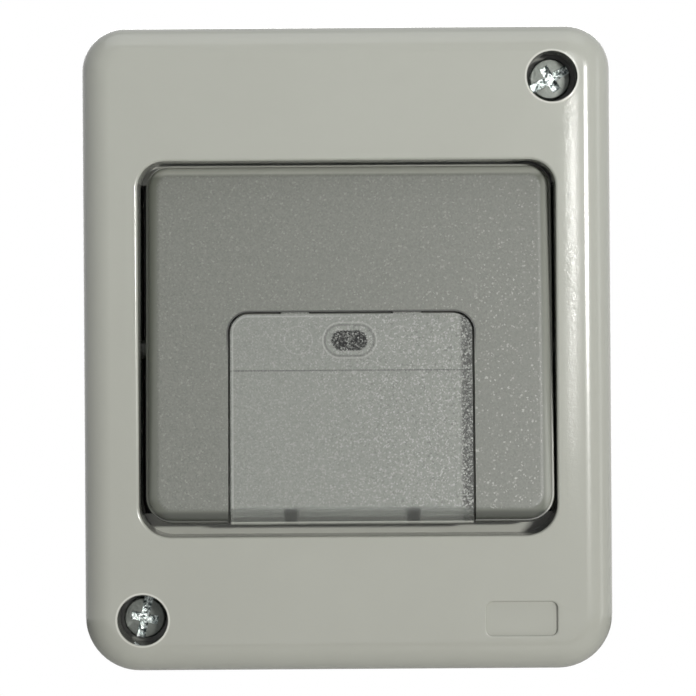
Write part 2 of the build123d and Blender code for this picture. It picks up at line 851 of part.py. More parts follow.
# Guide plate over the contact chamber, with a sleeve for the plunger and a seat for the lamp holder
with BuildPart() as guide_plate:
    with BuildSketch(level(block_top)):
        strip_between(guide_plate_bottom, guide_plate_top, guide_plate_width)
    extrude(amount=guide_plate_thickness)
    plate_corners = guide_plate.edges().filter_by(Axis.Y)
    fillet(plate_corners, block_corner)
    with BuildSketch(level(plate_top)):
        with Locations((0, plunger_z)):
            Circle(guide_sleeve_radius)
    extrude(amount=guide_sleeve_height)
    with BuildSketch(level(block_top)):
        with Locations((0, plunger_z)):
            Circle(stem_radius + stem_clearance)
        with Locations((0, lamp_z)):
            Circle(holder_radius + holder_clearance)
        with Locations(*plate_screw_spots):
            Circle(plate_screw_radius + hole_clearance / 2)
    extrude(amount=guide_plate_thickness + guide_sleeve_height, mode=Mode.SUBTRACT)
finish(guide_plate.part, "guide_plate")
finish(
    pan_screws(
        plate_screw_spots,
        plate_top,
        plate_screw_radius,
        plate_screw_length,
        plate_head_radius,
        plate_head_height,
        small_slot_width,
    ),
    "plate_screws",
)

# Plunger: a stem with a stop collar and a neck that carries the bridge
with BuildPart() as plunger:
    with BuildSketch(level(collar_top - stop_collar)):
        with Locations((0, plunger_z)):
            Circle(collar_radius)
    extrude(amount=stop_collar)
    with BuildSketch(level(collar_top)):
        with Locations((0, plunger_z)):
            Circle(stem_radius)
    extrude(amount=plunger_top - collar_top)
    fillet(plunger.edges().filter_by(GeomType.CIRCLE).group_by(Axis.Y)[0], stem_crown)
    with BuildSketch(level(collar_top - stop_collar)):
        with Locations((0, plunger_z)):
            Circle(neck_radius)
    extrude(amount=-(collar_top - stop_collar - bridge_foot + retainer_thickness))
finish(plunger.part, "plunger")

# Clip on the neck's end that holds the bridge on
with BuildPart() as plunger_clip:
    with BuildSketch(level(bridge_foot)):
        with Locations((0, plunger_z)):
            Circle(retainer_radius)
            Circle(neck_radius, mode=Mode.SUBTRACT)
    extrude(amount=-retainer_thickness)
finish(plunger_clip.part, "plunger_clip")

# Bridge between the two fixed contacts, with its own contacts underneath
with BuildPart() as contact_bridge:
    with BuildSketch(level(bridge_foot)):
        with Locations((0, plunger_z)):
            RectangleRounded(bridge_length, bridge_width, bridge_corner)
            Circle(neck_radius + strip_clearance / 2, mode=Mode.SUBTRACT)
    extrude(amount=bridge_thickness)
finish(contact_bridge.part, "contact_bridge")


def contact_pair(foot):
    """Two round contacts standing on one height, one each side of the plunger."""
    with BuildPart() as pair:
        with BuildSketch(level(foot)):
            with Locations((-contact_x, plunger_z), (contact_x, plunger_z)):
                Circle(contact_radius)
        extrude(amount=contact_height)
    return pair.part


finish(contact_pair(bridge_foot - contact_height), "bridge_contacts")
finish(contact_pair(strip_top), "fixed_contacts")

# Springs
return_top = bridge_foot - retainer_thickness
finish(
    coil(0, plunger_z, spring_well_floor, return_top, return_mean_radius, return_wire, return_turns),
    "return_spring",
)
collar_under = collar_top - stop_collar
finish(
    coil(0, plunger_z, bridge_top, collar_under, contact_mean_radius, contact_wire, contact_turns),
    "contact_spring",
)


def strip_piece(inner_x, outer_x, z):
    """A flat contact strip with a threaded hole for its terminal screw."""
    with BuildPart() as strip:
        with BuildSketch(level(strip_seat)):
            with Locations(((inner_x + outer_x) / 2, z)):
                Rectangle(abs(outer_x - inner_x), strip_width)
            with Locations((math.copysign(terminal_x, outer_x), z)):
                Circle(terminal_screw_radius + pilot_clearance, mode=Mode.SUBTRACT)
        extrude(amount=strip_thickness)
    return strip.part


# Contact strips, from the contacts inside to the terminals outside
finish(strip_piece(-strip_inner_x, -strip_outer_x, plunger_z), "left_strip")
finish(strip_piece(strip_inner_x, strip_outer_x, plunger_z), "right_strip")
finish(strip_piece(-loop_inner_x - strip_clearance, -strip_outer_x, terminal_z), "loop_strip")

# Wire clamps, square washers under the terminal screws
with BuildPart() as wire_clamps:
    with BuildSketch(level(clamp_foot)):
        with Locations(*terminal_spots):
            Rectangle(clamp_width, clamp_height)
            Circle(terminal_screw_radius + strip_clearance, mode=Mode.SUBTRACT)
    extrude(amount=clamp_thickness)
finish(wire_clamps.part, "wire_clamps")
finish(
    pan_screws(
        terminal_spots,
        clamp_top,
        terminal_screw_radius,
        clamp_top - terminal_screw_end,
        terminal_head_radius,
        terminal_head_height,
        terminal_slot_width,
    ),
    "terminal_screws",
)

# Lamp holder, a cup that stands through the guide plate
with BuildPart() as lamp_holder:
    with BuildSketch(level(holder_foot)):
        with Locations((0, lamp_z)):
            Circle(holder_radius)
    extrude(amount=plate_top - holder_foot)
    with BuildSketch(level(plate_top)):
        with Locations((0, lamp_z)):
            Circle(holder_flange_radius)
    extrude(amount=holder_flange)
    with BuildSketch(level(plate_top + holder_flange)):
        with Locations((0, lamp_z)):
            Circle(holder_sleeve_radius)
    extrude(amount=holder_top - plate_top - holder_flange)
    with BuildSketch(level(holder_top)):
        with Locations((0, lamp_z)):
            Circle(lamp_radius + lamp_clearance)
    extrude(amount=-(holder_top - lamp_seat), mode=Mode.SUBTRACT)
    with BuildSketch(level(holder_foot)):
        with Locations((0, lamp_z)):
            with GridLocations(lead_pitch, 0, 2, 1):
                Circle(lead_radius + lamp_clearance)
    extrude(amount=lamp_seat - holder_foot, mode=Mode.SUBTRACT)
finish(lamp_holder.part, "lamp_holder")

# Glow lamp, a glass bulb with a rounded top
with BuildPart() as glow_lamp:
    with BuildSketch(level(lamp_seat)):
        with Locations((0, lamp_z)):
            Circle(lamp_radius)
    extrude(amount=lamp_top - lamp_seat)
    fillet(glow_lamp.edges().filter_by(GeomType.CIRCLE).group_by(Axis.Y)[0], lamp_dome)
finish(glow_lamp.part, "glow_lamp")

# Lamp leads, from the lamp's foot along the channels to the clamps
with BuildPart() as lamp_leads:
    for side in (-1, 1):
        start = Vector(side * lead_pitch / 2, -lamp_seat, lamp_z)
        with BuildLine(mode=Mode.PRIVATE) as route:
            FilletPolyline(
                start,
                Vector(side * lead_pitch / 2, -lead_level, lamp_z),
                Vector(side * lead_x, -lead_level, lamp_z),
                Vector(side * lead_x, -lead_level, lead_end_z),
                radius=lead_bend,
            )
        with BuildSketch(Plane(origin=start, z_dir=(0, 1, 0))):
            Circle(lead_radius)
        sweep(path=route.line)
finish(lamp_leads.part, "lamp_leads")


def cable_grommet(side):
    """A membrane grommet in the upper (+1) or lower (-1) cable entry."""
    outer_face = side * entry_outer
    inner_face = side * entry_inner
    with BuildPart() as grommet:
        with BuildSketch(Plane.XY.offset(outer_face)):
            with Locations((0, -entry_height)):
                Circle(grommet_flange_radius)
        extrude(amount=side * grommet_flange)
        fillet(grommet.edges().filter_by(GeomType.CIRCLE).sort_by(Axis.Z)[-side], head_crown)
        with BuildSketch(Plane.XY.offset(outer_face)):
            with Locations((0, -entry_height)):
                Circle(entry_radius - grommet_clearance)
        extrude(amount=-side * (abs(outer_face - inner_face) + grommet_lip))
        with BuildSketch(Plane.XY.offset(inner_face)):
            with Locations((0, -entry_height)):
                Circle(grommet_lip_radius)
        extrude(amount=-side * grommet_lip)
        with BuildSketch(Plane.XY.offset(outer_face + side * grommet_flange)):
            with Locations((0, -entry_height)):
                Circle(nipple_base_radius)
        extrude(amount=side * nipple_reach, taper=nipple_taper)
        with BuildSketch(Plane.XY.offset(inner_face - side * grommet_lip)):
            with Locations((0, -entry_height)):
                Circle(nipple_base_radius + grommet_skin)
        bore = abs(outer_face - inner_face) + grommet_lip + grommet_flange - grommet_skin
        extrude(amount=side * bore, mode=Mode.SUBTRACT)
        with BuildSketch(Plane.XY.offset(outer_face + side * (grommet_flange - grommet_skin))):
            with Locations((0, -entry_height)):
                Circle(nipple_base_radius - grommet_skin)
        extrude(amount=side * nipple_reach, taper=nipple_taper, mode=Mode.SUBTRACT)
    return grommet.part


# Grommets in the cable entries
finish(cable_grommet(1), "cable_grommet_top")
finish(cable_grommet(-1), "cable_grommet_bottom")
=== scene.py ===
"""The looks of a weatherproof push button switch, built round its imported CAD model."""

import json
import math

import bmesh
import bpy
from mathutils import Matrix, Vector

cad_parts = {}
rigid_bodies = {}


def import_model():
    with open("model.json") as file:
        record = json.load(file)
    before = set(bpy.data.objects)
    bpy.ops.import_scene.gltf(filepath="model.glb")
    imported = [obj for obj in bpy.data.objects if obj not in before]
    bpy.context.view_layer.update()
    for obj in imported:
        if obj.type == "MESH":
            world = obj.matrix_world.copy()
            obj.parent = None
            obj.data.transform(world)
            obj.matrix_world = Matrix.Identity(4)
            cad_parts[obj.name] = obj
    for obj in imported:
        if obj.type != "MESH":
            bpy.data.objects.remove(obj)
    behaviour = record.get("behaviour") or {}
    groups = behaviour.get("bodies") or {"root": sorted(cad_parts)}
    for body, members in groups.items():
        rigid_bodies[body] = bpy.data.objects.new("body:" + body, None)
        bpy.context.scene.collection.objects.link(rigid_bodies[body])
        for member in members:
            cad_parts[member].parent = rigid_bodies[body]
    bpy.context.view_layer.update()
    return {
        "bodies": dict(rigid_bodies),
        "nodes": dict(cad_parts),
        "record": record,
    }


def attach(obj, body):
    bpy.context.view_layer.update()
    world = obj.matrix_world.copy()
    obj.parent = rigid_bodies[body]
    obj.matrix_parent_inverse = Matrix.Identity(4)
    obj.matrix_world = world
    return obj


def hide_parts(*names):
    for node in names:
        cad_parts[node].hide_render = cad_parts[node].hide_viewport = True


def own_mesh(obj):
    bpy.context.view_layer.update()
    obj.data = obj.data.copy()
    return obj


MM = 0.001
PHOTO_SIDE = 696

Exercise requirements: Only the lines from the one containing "# Grommets in the cable entries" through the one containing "bpy.context.scene.collection.objects.link(rigid_bodies[body])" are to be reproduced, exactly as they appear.

Solved exercise:
# Grommets in the cable entries
finish(cable_grommet(1), "cable_grommet_top")
finish(cable_grommet(-1), "cable_grommet_bottom")
=== scene.py ===
"""The looks of a weatherproof push button switch, built round its imported CAD model."""

import json
import math

import bmesh
import bpy
from mathutils import Matrix, Vector

cad_parts = {}
rigid_bodies = {}


def import_model():
    with open("model.json") as file:
        record = json.load(file)
    before = set(bpy.data.objects)
    bpy.ops.import_scene.gltf(filepath="model.glb")
    imported = [obj for obj in bpy.data.objects if obj not in before]
    bpy.context.view_layer.update()
    for obj in imported:
        if obj.type == "MESH":
            world = obj.matrix_world.copy()
            obj.parent = None
            obj.data.transform(world)
            obj.matrix_world = Matrix.Identity(4)
            cad_parts[obj.name] = obj
    for obj in imported:
        if obj.type != "MESH":
            bpy.data.objects.remove(obj)
    behaviour = record.get("behaviour") or {}
    groups = behaviour.get("bodies") or {"root": sorted(cad_parts)}
    for body, members in groups.items():
        rigid_bodies[body] = bpy.data.objects.new("body:" + body, None)
        bpy.context.scene.collection.objects.link(rigid_bodies[body])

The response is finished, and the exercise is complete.